His own decision to leave was made over four to five months of discernment, consultation and discussions with his spiritual director, he said. He had always declined to be ordained in the Roman Catholic church but decided he would become a priest and bishop in his new congregation, though he will not have duties as a pastor.

Imani Temple's major gain is that Rowe the academic will concentrate on consolidation. "Archbishop Stallings is tremendously charismatic," said Rowe, "but it takes people behind the scenes to organize things" in terms of rules of church governance, relationships within the clergy, how the various temples relate to one another, "all those things taken for granted in a Roman Catholic diocese have to be written down."

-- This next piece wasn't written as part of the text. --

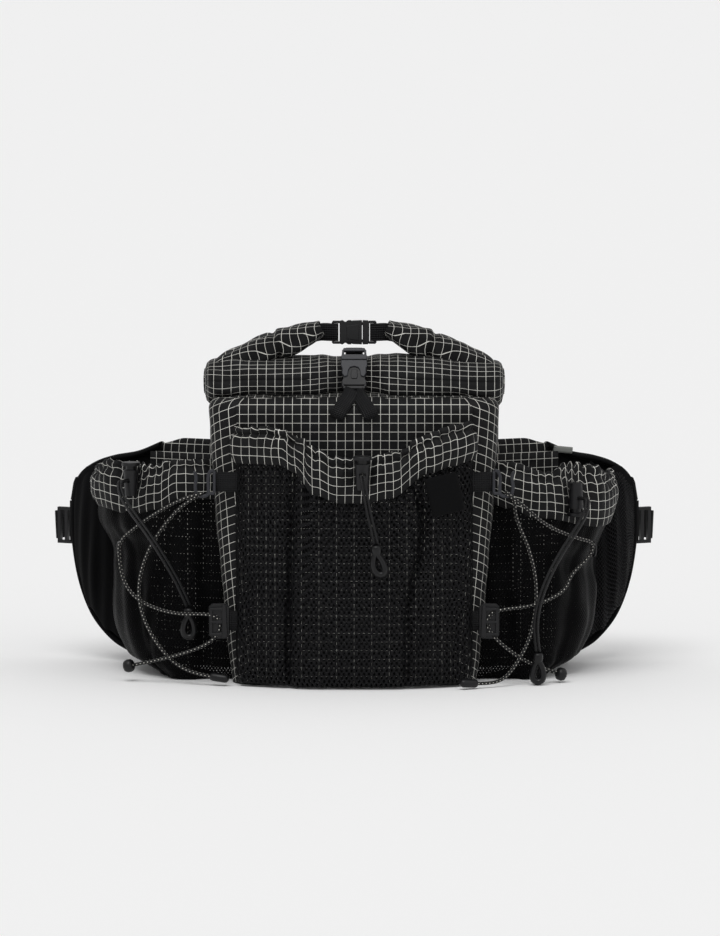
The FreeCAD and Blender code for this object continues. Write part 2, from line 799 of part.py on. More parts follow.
def ladder_blocks():
    """A plastic block on each lower tab that grips the bungee."""
    y1 = -body_depth / 2 - gap
    block = box(106.0 + gap, 124.0, y1 - 6.0, y1, block_z - 16, block_z + 15)
    block = rounded(block, 3.0, lambda e: is_along(e, V(0, 1, 0)))
    for z in (block_z - 6, block_z + 5):
        block = block.cut(box(112.0, 118.5, y1 - 10, y1 + 10, z - 2, z + 2))
    return Part.makeCompound([block, mirrored(block)])


def label_and_tab():
    """A blank woven label on the front pocket and a small pull tab above the right pocket."""
    facet = pocket_outline(-1.0)[4:6]
    slope = math.degrees(math.atan2(facet[1][1] - facet[0][1], facet[1][0] - facet[0][0]))
    label = box(4.0, 32.0, -gap - 1.2, -gap, 160.0, 192.0)
    label.rotate(V(0, 0, 0), V(0, 0, 1), slope)
    label.translate(V(facet[0][0], facet[0][1], 0))
    foot = side_pocket_height + side_rim_height + gap
    tab = wing_slab([(66, foot), (84, foot), (84, foot + 11), (66, foot + 11)], -1.5 - gap, -gap)
    return Part.makeCompound([label, tab])


bungee_right = [
    (104.0, -79.0, 4.6), (116.0, -73.0, 3.6), (128.0, -65.5, 6.5), (138.0, -58.0, 17.0),
    (150.0, -52.0, 38.0), (156.0, -48.0, 66.0), (155.5, -46.0, 92.0), (149.0, -47.0, 118.0),
    (138.0, -50.0, 142.0), (136.5, -53.5, 161.0), (129.4, -53.2, 166.5), (129.4, -63.0, 165.5),
    (142.0, -62.5, 157.0), (164.0, -50.0, 136.0), (190.0, -33.0, 124.0), (207.0, -19.0, 118.5),
    (203.0, -17.0, 106.0), (186.0, -27.0, 92.0), (182.0, -33.0, 80.0), (168.0, -42.0, 72.0),
    (148.0, -51.0, 66.5), (127.0, -60.0, 66.0), (115.0, -59.6, 62.0), (113.0, -59.6, 50.0),
    (124.0, -59.6, 37.0), (140.0, -54.0, 24.0), (158.0, -47.0, 14.0), (174.0, -42.0, 8.5),
]
bungee_left = [
    (-122.0, -60.0, 8.0), (-134.0, -57.0, 9.5), (-150.0, -50.0, 15.0), (-165.0, -43.0, 28.0),
    (-178.0, -38.0, 48.0), (-185.0, -35.0, 70.0), (-184.0, -35.0, 92.0), (-176.0, -39.0, 115.0),
    (-163.0, -44.0, 136.0), (-147.0, -50.0, 154.0), (-129.6, -52.8, 164.5),
    (-129.6, -63.0, 165.5),
    (-146.0, -61.0, 161.0), (-165.0, -49.0, 150.0), (-184.0, -35.0, 136.0),
    (-202.0, -20.0, 120.0), (-202.0, -15.5, 104.0), (-199.0, -18.0, 86.0),
    (-189.0, -26.0, 72.0), (-172.0, -38.0, 64.0), (-150.0, -50.0, 60.0), (-127.0, -60.0, 62.0),
    (-115.0, -59.6, 59.0), (-114.0, -59.6, 47.0), (-124.0, -59.6, 36.0),
    (-144.0, -54.0, 27.5), (-166.0, -46.0, 20.5), (-190.0, -36.0, 14.5),
]


def end_along(points, length, radius):
    """A moulded end on a bungee, in line with the cord's last run and just past it."""
    a = V(*points[1])
    b = V(*points[0])
    d = (b - a).normalize()
    return Part.makeCylinder(radius, length, b + d * 0.02, d)


def bungee_ends(points):
    capsule = end_along(points, 16.0, 3.6)
    toggle = end_along(points[::-1], 9.0, 5.6)
    return Part.makeCompound([capsule, toggle])


def keeper_loops():
    """A thin cord loop on each side pocket that holds the bungee's outer corner."""
    loops = []
    for x, y, z in ((206.0, -11.0, 112.0), (-202.0, -12.0, 112.0)):
        loops.append(Part.makeTorus(6.0, 0.9, V(x, y, z), V(1, 0.3, 0)))
    return Part.makeCompound(loops)


# ---- writing every node -------------------------------------------------------------------
write("base_panel", base_panel())
write("front_panel", front_panel())
write("back_panel", back_panel())
write("side_panel_left", side_panel(-1))
write("side_panel_right", side_panel(1))
write("back_pad", back_pad())
write("collar", collar())
write("roll_top", roll_bar(0.0))
for name, side in (("left", -1), ("right", 1)):
    write("roll_end_" + name, roll_end(side))
    write("handle_webbing_" + name, handle_webbing(side))
buckle_set("top", top, top_place, ("upper", "lower"))
write("closure_strap", closure_strap())
buckle_set("closure", closure, closure_place, ("right", "left"))
write("closure_webbing", closure_webbing())
write("pocket_mesh", pocket_mesh())
write("pocket_rim", pocket_rim())

front_lock = (7.0, pocket_front_y - pocket_depth - 1.0 - lock_off, 185.0)
facet_yaw = math.degrees(math.atan2(
    side_pocket_y[3] - side_pocket_y[2], side_pocket_x[3] - side_pocket_x[2]))


def side_lock_centre(share, z):
    """A lock standing off the right pocket's slanted front facet."""
    x = side_pocket_x[2] + (side_pocket_x[3] - side_pocket_x[2]) * share
    y = side_pocket_y[2] + (side_pocket_y[3] - side_pocket_y[2]) * share
    a = math.radians(facet_yaw)
    return (x + lock_off * math.sin(a), y - lock_off * math.cos(a), z)


right_lock = side_lock_centre(0.30, 157.0)
left_twin = side_lock_centre(0.34, 172.0)
left_lock = (-left_twin[0], left_twin[1], left_twin[2])
front_route = [
    (9.0, -113.0, 173.5), (12.0, -111.5, 156.0), (16.0, -108.0, 139.0), (18.5, -105.0, 127.0),
]
left_route = [
    (-199.5, -34.5, 161.0), (-190.0, -42.0, 147.0), (-175.0, -49.0, 128.0),
    (-161.0, -50.5, 106.0), (-149.0, -47.0, 84.0), (-141.5, -45.0, 66.0),
]
right_route = [
    (198.5, -35.5, 146.0), (190.0, -43.5, 132.0), (177.0, -52.0, 114.0), (165.0, -57.0, 92.0),
    (156.5, -58.5, 68.0), (154.5, -58.5, 45.0), (157.0, -58.0, 29.0),
]
lock_set("pocket", front_lock, 0.0, False)
lock_set("side_left", left_lock, -facet_yaw, False)
lock_set("side_right", right_lock, facet_yaw, True)
write("pocket_drawcord", double_cord(front_lock, 0.0, front_route, "front drawcord"))
write("side_drawcord_left", double_cord(left_lock, -facet_yaw, left_route, "left drawcord"))
write("side_drawcord_right", double_cord(right_lock, facet_yaw, right_route, "right drawcord"))
write("pocket_cord_pull", cord_pull(front_route[-1]))
write("side_cord_pull_left", cord_pull(left_route[-1]))
write("side_cord_pull_right", cord_pull(right_route[-1]))

for name, side in (("left", -1), ("right", 1)):
    write("side_pocket_" + name, side_pocket(side))
    write("side_rim_" + name, side_rim(side))
    write("wing_" + name, wing(side))
    write("belt_webbing_" + name, belt_webbing(side))
write("wing_pockets", wing_pockets())
write("tip_locks", tip_locks())
buckle_set("belt", belt, belt_place, ("upper", "lower"))
write("hook_webbing", hook_webbing())
write("gear_hooks", gear_hooks())
write("ladder_blocks", ladder_blocks())
write("label_and_tab", label_and_tab())
write("keeper_loops", keeper_loops())
write("bungee_right", tube(bungee_right, bungee_dia, "right bungee"))
write("bungee_left", tube(bungee_left, bungee_dia, "left bungee"))
write("bungee_ends_right", bungee_ends(bungee_right))
write("bungee_ends_left", bungee_ends(bungee_left))
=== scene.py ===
# %% [markdown]
# # A roll-top waist pack
# The pack is a sewn thing, so almost every piece is a sheet of cloth with a known flat pattern.
# Each sheet is made as a grid of points placed by a formula, with a second set of coordinates that
# say where every point lies on the flat cloth, in millimetres. The woven patterns use those.
# Hard pieces, such as buckles and cord locks, are small moulded solids with rounded edges.

# %% Load the frame that the pieces are fitted to
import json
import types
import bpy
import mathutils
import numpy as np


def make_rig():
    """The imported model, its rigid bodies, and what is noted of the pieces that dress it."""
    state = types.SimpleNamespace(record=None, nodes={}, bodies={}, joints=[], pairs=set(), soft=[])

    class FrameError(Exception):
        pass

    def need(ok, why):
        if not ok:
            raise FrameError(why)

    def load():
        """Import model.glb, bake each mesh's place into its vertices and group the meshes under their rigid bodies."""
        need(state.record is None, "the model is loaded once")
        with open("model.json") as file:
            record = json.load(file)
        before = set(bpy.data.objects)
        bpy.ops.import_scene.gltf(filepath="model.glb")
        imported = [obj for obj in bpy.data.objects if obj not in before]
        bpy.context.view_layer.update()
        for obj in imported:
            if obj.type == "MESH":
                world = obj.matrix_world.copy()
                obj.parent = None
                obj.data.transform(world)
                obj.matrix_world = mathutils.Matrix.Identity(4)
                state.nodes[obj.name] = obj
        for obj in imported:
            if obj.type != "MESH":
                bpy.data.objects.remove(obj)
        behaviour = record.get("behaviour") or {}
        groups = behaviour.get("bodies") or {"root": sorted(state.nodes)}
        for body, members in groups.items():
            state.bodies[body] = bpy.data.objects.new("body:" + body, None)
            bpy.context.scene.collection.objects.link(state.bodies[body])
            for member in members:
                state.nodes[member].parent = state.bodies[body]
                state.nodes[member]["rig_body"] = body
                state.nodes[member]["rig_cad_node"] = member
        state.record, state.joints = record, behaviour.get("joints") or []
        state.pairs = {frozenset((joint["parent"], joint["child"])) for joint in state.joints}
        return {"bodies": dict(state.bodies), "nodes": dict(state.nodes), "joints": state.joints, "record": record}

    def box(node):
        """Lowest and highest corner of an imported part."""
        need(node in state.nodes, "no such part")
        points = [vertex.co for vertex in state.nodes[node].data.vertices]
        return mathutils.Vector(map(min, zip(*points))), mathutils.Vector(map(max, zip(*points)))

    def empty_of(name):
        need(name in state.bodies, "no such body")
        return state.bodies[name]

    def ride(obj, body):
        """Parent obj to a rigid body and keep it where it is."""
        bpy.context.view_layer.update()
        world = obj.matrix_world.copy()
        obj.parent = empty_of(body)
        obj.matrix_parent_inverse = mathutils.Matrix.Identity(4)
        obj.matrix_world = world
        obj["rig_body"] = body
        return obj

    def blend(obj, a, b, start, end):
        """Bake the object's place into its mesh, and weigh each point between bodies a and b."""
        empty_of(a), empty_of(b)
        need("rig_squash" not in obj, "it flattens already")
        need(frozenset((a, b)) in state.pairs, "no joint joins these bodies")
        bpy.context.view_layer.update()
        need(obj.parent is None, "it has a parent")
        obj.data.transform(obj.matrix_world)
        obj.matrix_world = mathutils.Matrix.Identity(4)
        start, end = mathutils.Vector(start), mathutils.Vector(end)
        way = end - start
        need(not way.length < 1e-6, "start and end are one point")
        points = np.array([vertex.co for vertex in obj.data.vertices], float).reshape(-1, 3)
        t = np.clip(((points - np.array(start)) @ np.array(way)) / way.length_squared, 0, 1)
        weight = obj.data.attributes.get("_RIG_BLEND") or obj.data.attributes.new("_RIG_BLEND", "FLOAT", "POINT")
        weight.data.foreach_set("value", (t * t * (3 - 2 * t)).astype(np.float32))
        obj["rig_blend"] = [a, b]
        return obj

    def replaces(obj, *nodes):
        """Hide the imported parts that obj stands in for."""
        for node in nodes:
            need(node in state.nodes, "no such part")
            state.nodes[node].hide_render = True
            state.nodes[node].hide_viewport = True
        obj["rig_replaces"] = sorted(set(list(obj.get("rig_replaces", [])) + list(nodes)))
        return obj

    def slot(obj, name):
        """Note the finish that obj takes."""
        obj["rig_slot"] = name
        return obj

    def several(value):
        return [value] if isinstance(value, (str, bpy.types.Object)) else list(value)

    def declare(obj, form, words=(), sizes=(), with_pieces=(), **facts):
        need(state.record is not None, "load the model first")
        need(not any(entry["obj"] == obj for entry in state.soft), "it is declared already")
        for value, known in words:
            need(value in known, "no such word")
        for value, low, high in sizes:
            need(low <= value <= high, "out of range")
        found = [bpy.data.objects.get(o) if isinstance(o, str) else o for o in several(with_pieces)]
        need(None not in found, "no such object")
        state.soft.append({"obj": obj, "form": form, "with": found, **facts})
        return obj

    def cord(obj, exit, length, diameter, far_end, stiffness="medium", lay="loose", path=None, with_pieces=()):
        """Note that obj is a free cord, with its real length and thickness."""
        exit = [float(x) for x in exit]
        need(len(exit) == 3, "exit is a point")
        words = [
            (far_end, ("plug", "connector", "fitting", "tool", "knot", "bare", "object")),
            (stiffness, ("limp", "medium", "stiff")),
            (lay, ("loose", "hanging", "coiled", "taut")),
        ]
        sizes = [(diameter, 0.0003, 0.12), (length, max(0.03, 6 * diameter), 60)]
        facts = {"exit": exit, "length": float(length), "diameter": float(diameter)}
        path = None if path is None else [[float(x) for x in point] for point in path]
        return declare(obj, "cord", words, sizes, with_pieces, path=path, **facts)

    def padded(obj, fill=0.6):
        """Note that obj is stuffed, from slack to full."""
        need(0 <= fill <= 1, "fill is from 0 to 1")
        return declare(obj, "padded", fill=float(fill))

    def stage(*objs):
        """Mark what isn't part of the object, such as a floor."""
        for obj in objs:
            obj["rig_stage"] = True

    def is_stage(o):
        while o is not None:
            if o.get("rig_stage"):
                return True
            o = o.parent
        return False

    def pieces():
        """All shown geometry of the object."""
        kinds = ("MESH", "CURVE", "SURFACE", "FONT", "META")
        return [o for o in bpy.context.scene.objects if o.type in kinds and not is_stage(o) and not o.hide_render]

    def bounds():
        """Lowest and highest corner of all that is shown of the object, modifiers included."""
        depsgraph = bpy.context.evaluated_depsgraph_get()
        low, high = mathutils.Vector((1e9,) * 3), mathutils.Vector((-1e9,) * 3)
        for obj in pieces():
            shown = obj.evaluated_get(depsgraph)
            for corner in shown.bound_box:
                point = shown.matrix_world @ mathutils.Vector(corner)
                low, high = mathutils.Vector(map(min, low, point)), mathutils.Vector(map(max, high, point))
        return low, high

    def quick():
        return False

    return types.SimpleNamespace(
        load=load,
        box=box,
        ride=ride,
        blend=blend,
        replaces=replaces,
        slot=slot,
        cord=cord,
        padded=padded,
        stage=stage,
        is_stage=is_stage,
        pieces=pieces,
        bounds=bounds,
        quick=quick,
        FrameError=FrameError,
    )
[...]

At the pew level, he will work on incorporating into the liturgies "what we know of African history and culture and African-American history and culture, black liberation theology, and, well, Father Clarence Rivers has been doing liturgy forever. How do we take all of that and live it out?"

In the African American Catholic Congregation with its Imani Temples in seven U.S. cities, said Rowe, "we don't have to go outside anymore and ask, 'May we?'"

Former Marist Br. Cyprian Rowe has been a member of NCR's board since 1988. He has one year left on his current term.

Asked about Rowe's board status, Tom Fox, NCR editor and publisher and president of the board, replied, "Cyprian is a committed Christian who has added much to the boardover the years with his unique and needed perspective. He'salso a friend and colleague. All the board members know our company's mission is to work withing the Catholic church, so I expect a lively and interesting discussion at the [June] board meeting."